Abstract

Herbert John Gough’s name is one which will always be chiefly associated with the ‘fatigue of metals’, for it can be justly claimed he was one of the pioneers of research into this subject. Born on 26 April 1890 in Bermondsey, he was the second son of Henry James Gough, a civil servant in the Post Office, and of Mary Ann Gillis. His father, who had a delightful personality, was of very precise and meticulous habits from whom Gough probably gained many of his thorough and accurate ways. It is understood, however, Gough was the first in his family to be attracted to engineering and/or science. He first attended primary school in Ealing and afterwards at the Regent Street Polytechnic Technical School from which he proceeded to University College School by gaining a studentship.

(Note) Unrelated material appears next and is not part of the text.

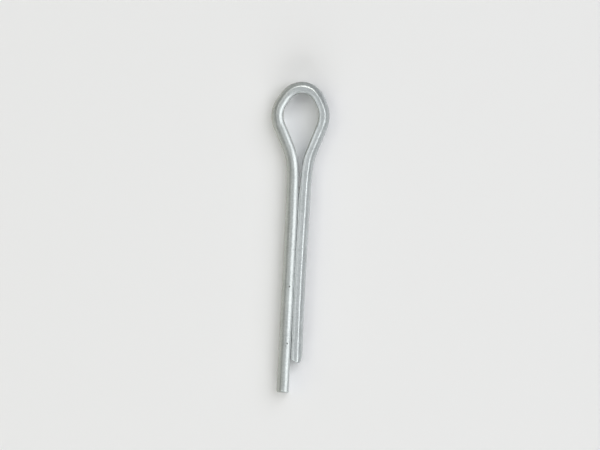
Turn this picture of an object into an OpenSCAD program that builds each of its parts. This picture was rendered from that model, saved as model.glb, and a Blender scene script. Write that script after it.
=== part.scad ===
// Split cotter pin with an extended prong.
// One length of half-round wire is bent back on itself, with its flat face inwards. The two legs
// lie flat to flat and make one round shank, and the bend between them is left open as an eye.
// The pin lies on its side: the shank runs along Y with the eye at +Y, the long leg is on the -X
// side, and the wire's flat face stands upright all the way round. The origin is on the shank's
// axis, where the straight shank ends and the eye begins.

/* [Shank] */
// Diameter of the closed shank, across both legs
shank_d = 2.26; // [1.6:0.02:3.2]
// Gap between the flat faces of the two legs
leg_gap = 0.09; // [0.02:0.01:0.3]
// Radius along the two edges of the wire's flat face
wire_edge_r = 0.13; // [0.05:0.01:0.25]
// How far the wire's two rounded edges stop short of the shank's circle
edge_in = 0.01; // [0.01:0.005:0.05]
// Length of the short leg, from the eye to its tip
short_leg = 17.68; // [8:0.05:60]
// How far the long leg's prong runs on past the short leg's tip
prong = 2.84; // [0.5:0.01:8]

/* [Crown of the eye] */
// Inside radius of the crown
crown_r = 1.26; // [0.8:0.01:2]
// How far the crown's middle stands off the shank's axis, towards the long leg
crown_shift = 0.13; // [0:0.01:0.3]

/* [Long leg's side of the eye] */
// Angle that the crown turns through on this side
long_crown_turn = 59; // [40:1:75]
// Length of the straight flank between crown and shoulder
long_flank = 0.58; // [0.1:0.01:2]
// Inside radius of the shoulder, where the eye is widest
long_shoulder_r = 1.92; // [1:0.01:4]
// Angle between the eye's tapering side and the shank
long_taper = 25.6; // [15:0.1:35]
// Radius of the neck, where the flat face turns down into the shank
long_neck_r = 5.8; // [3:0.1:8]

/* [Short leg's side of the eye] */
// Angle that the crown turns through on this side
short_crown_turn = 63.5; // [40:0.5:75]
// Length of the straight flank between crown and shoulder
short_flank = 0.5; // [0.1:0.01:2]
// Inside radius of the shoulder, where the eye is widest
short_shoulder_r = 2.12; // [1:0.01:4]
// Angle between the eye's tapering side and the shank
short_taper = 19.5; // [15:0.1:30]
// Radius of the neck, where the flat face turns down into the shank
short_neck_r = 6.1; // [3:0.1:8]

/* [Tips] */
// Length of the round point on the short leg
short_point = 0.7; // [0.2:0.05:2]
// How much smaller in radius the short leg's point ends
short_point_in = 0.16; // [0.05:0.01:0.5]
// Width of the bevel that crosses the flat side of the short leg's tip
short_bevel_w = 0.5; // [0.1:0.01:0.8]
// Height of that bevel
short_bevel_h = 0.24; // [0.05:0.01:1]
// Length of the broken edge on the long leg's square tip
long_point = 0.12; // [0.03:0.01:0.4]
// How much smaller in radius the broken edge ends
long_point_in = 0.07; // [0.02:0.01:0.3]

/* [Hidden] */
$fn = 96;

shank_r = shank_d / 2;
flat_x = leg_gap / 2;
// Shapes that clip the wire reach this far from its axis
clear = 2 * shank_r;
// Each straight stretch runs this far on into the bends at its ends, and the bends are this much
// fuller all round, so that every joint is a plain overlap and the whole wire is one solid
lap = 0.03;
full = 0.005;

// How far outwards and how far down the flat face runs, from the crown's middle to the end of
// the shoulder on one side of the eye
function shoulder_out(turn, flank, shoulder_r, taper) =
    crown_r * sin(turn) + flank * cos(turn) + shoulder_r * (cos(taper) - sin(turn));
function shoulder_down(turn, flank, shoulder_r, taper) =
    crown_r * (1 - cos(turn)) + flank * sin(turn) + shoulder_r * (cos(turn) + sin(taper));

// Length of the tapering side that brings the flat face in to the shank: how far it still stands
// out after the shoulder, less what the neck takes up
function side_length(out, taper, neck_r) =
    (out - flat_x - neck_r * (1 - cos(taper))) / sin(taper);

// Depth of the eye on one side, from the crown's flat face to the straight shank
function eye_depth(down, side_l, taper, neck_r) = down + side_l * cos(taper) + neck_r * sin(taper);

long_out = crown_shift
    + shoulder_out(long_crown_turn, long_flank, long_shoulder_r, long_taper);
long_down = shoulder_down(long_crown_turn, long_flank, long_shoulder_r, long_taper);
long_side_l = side_length(long_out, long_taper, long_neck_r);
long_depth = eye_depth(long_down, long_side_l, long_taper, long_neck_r);

short_out = -crown_shift
    + shoulder_out(short_crown_turn, short_flank, short_shoulder_r, short_taper);
short_down = shoulder_down(short_crown_turn, short_flank, short_shoulder_r, short_taper);
short_side_l = side_length(short_out, short_taper, short_neck_r);
short_depth = eye_depth(short_down, short_side_l, short_taper, short_neck_r);

// The deeper side sets the crown's height above the origin, and on the other side the straight
// leg starts a little way up
crown_y = max(long_depth, short_depth);
long_leg_l = short_leg + prong + crown_y - long_depth;
short_leg_l = short_leg + crown_y - short_depth;

// The wire's section: half of the shank's circle, with its flat face at x = flat_x and its two
// edges cut a little short and rounded. It is made larger all round by grow.
module wire_section(grow = 0) {
    half_h = shank_r - edge_in;
    edge_x = flat_x + wire_edge_r;
    edge_y = half_h - wire_edge_r;
    intersection() {
        circle(shank_r + grow);
        union() {
            translate([flat_x - grow, -edge_y]) square([clear, 2 * edge_y]);
            translate([edge_x, -half_h - grow]) square([clear, 2 * (half_h + grow)]);
            for (side = [0, 1]) mirror([0, side]) translate([edge_x, edge_y]) intersection() {
                circle(wire_edge_r + grow);
                translate([-clear, 0]) square(clear);
            }
        }
    }
}

// Each stretch of wire starts with its flat face at the local origin, facing -X, and runs down
// towards -Y. What follows it is carried on at its far end.
module straight(length) {
    translate([-flat_x, lap, 0]) rotate([90, 0, 0])
        linear_extrude(lap + length + lap) wire_section();
    translate([0, -length, 0]) children();
}

// A bend that closes in, around a centre on the flat face's side
module shoulder(r, turn) {
    translate([-r, 0, 0]) rotate([0, 0, -turn]) {
        rotate_extrude(angle = turn) translate([r - flat_x, 0]) wire_section(full);
        translate([r, 0, 0]) children();
    }
}

// A bend that swings back, around a centre on the round side
module neck(r, turn) {
    translate([r, 0, 0]) {
        rotate([0, 0, 180]) rotate_extrude(angle = turn)
            translate([r + flat_x, 0]) mirror([1, 0]) wire_section(full);
        rotate([0, 0, turn]) translate([-r, 0, 0]) children();
    }
}

// The top of the eye, a single bend that reaches down both sides of its middle
module crown() {
    translate([-crown_shift, crown_y - crown_r, 0]) rotate([0, 0, 90 - short_crown_turn])
        rotate_extrude(angle = short_crown_turn + long_crown_turn)
            translate([crown_r - flat_x, 0]) wire_section(full);
}

// One side of the eye, on +X, from the end of the crown's bend to the start of its leg. The
// local origin is the crown's centre.
module eye_side(turn, flank, shoulder_r, taper, side_l, neck_r) {
    rotate([0, 0, 90 - turn]) translate([crown_r, 0, 0])
        straight(flank) shoulder(shoulder_r, 90 + taper - turn)
            straight(side_l) neck(neck_r, taper) children();
}

// A straight leg whose end is drawn in to a point, about the shank's axis. What trims it is wider
// than the leg down to the point, and narrower from there.
module leg(length, point_l, point_in) {
    intersection() {
        straight(length);
        translate([-flat_x, 0, 0]) rotate([90, 0, 0]) rotate_extrude() polygon([
            [0, -clear],
            [clear, -clear],
            [clear, length - 2 * point_l],
            [shank_r + point_in, length - 2 * point_l],
            [shank_r - point_in, length],
            [0, length]
        ]);
    }
}

// What the bevel takes off the short leg's end, across its flat side: a wedge whose slope runs on
// past both the flat face and the end
module short_tip_bevel() {
    translate([-flat_x, -short_leg_l, -clear]) linear_extrude(2 * clear) polygon([
        [0, short_bevel_h * (1 + flat_x / short_bevel_w)],
        [flat_x + 2 * short_bevel_w, -short_bevel_h],
        [0, -short_bevel_h]
    ]);
}

module short_side() {
    translate([-crown_shift, crown_y - crown_r, 0])
        eye_side(short_crown_turn, short_flank, short_shoulder_r, short_taper, short_side_l,
            short_neck_r)
            difference() {
                leg(short_leg_l, short_point, short_point_in);
                short_tip_bevel();
            }
}

module long_side() {
    mirror([1, 0, 0]) translate([crown_shift, crown_y - crown_r, 0])
        eye_side(long_crown_turn, long_flank, long_shoulder_r, long_taper, long_side_l,
            long_neck_r)
            leg(long_leg_l, long_point, long_point_in);
}

module cotter_pin() {
    color([0.68, 0.70, 0.71]) {
        crown();
        short_side();
        long_side();
    }
}

cotter_pin();
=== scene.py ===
"""A split cotter pin with an extended prong: half-round zinc-plated wire, bent back on itself
and lying on its side. Lengths are in millimetres until the mesh is made, in the part's frame."""

import math

import bpy
import numpy as np
from mathutils import Matrix, Vector


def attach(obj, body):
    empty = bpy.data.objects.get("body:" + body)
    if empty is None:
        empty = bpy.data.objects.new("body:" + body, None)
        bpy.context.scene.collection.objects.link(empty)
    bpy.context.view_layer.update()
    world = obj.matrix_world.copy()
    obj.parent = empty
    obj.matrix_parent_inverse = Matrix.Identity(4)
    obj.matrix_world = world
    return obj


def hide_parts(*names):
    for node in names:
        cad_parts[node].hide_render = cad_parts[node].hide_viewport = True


MM = 0.001

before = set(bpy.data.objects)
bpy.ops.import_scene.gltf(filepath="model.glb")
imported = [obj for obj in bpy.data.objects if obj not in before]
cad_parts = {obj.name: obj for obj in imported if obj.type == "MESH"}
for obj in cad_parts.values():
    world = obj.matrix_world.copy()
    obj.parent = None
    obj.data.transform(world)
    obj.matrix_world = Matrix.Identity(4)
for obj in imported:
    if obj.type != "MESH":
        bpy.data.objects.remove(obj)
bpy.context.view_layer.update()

# ---------------------------------------------------------------- sizes

# The wire, as in the part's source but with a sharper edge
SHANK_R = 1.13
FLAT_X = 0.045
EDGE_R = 0.09
SHORT_LEG = 17.68
PRONG = 2.84
CROWN_R = 1.26
CROWN_SHIFT = 0.13
# (crown turn, flank, shoulder radius, taper, neck radius)
LONG_SIDE = (59.0, 0.58, 1.92, 25.6, 5.8)
SHORT_SIDE = (63.5, 0.50, 2.12, 19.5, 6.1)

# Places along the wire are distances from the crown's middle, below 0 towards the long leg.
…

At school he was very fond of games, particularly football and boxing. For a time he was an L.C.C. pupil teacher but found teaching with no other outlet incompatible with his temperament and took up an apprenticeship with Messrs Vickers, Sons and Maxim from 1909-1913, followed by a year as a designer draughtsman on naval and military weapons and other armament with Vickers Ltd. During this pre-war period he obtained an Honours B.Sc. degree in the faculty of Engineering of London University and in 1914 joined the scientific staff of the engineering department at the National Physical Laboratory, where he began his first study of fatigue of metals under the tutelage of Stanton and Bairstow.